By the time you reach the fourth round, depending on the level you are applying for. It's either a combination of Technical Knowledge + Systems Design round, or another live coding round. Systems Design rounds are sketchy, there's no right way to do this but it tests your knowledge in developing solutions for the company.

The last round is usually just a culture fit + HR round where you speak with the management/hr to discuss salary and stuff. This round is really dependent on how you negotiate your salary.

For most cases, I dislike doing any take home tests that aren't over complicated and require no more than 3 hours of work. Some companies are just lazy or they have bad hiring managers, they don't provide a scaffold structure and expect you to build everything from the ground up (imagine having to setup your own cloud service, host the frontend & backend, create tests, create ci/cd) that is on top of your existing job only to then say thank you for your time the next round. Some companies are practically brilliant, they give you a base and you work your magic from there.

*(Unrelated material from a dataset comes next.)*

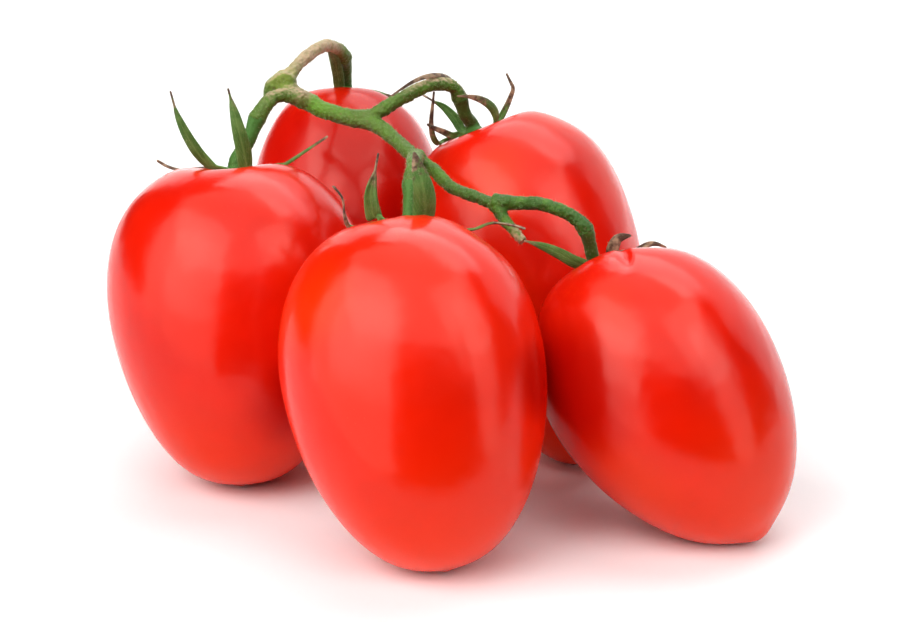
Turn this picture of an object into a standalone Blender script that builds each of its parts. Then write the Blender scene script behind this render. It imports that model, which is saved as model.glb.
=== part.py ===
"""A truss of five ripe plum tomatoes that still hang together on one green stem.

The fruits stand on a table and lean on nothing. The stem lies across their tops. Each fruit
has a dimple at its stem end, with a star of sepals in it and a short stalk that ends at a
swollen knuckle, where the fruit would break off the truss. Sizes are in millimetres below and
in metres in Blender. The table is the plane z = 0, +X is right and +Y is away from the viewer.
"""

import math

import bmesh
import bpy
from mathutils import Vector

MM = 0.001

# Fruits: where the middle stands, how far and which way the stem end leans (degrees, heading
# measured from +X towards +Y), length, width, how full the shoulder is against the other end,
# how blunt the ends are, where the dimple lies off the middle, and the nub at the far end.
FRUITS = {
    "tomato_left": {
        "at": (-44.5, -3.0), "lean": 17.0, "heading": 95.0, "length": 70.0, "width": 55.5,
        "shoulder": 0.20, "bluntness": 0.77, "dimple": (0.5, 2.0), "nub": 0.4,
    },
    "tomato_front": {
        "at": (-4.5, -48.5), "lean": 20.5, "heading": 117.0, "length": 71.0, "width": 52.5,
        "shoulder": 0.13, "bluntness": 0.84, "dimple": (4.0, 3.0), "nub": 0.4,
    },
    "tomato_right": {
        "at": (47.5, -35.0), "lean": 38.0, "heading": 149.0, "length": 65.5, "width": 48.0,
        "shoulder": 0.14, "bluntness": 0.94, "dimple": (1.5, 2.0), "nub": 1.4,
    },
    "tomato_back_right": {
        "at": (22.7, 11.8), "lean": 24.0, "heading": 137.0, "length": 81.5, "width": 47.5,
        "shoulder": 0.23, "bluntness": 0.77, "dimple": (-3.0, 1.5), "nub": 0.4,
    },
    "tomato_back_left": {
        "at": (-22.5, 49.0), "lean": 14.5, "heading": 94.0, "length": 77.0, "width": 48.0,
        "shoulder": 0.07, "bluntness": 0.84, "dimple": (0.0, 2.0), "nub": 0.4,
    },
}
FRUIT_SIDES = 32
FRUIT_RINGS = 20
DIMPLE_DEPTH = 2.0
DIMPLE_RADIUS = 5.0
NUB_RADIUS = 1.8
LOBES = 3
LOBE_HEIGHT = 0.006
FLAT_DEPTH = 0.25

# Stem: the main stem runs from the cut heel to the last fork, and on to the right fruit.
MAIN_STEM = [
    (-35.0, 20.0, 82.5), (-27.5, 16.5, 79.5), (-20.0, 12.5, 78.0), (-13.5, 8.5, 77.0),
    (-6.0, -1.5, 72.5), (3.0, -13.5, 69.0), (12.0, -19.5, 65.5),
]
MAIN_STEM_RADIUS = (2.15, 1.45)
HEEL = [(-31.5, 19.0, 81.0), (-34.0, 20.2, 82.6), (-36.0, 20.8, 82.6), (-37.8, 21.2, 81.2)]
HEEL_RADIUS = (2.5, 2.9)
STUB = [(11.0, -19.0, 65.8), (13.0, -22.0, 63.5), (14.5, -25.0, 62.2), (16.5, -27.0, 61.0)]
STUB_RADIUS = (1.5, 1.15)
TUBE_SPACING = 3.0
KNUCKLE_SWELL = 0.45
KNUCKLE_LENGTH = 1.8
FORK_SWELL = 0.5
FORK_LENGTH = 3.0
JOINT_GAP = 0.3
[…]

In general, companies that take the extra step/effort to think through their hiring process are the better companies that you should work for. Lest the remuneration package, so long as its competitive its fine. And also, avoid fintech companies and the crypto lot unless they pay you a ridiculous amount its just not worth being the second class citizen.

Remuneration or Quality

As a benchmark to how SWE should be paid in Singapore. I find that the recent article written by NodeFlair is a relatively good benchmark.

The most important factor in accepting a job offer, is that you believe in the product they are building. This will give you the drive to learn and grow as a developer.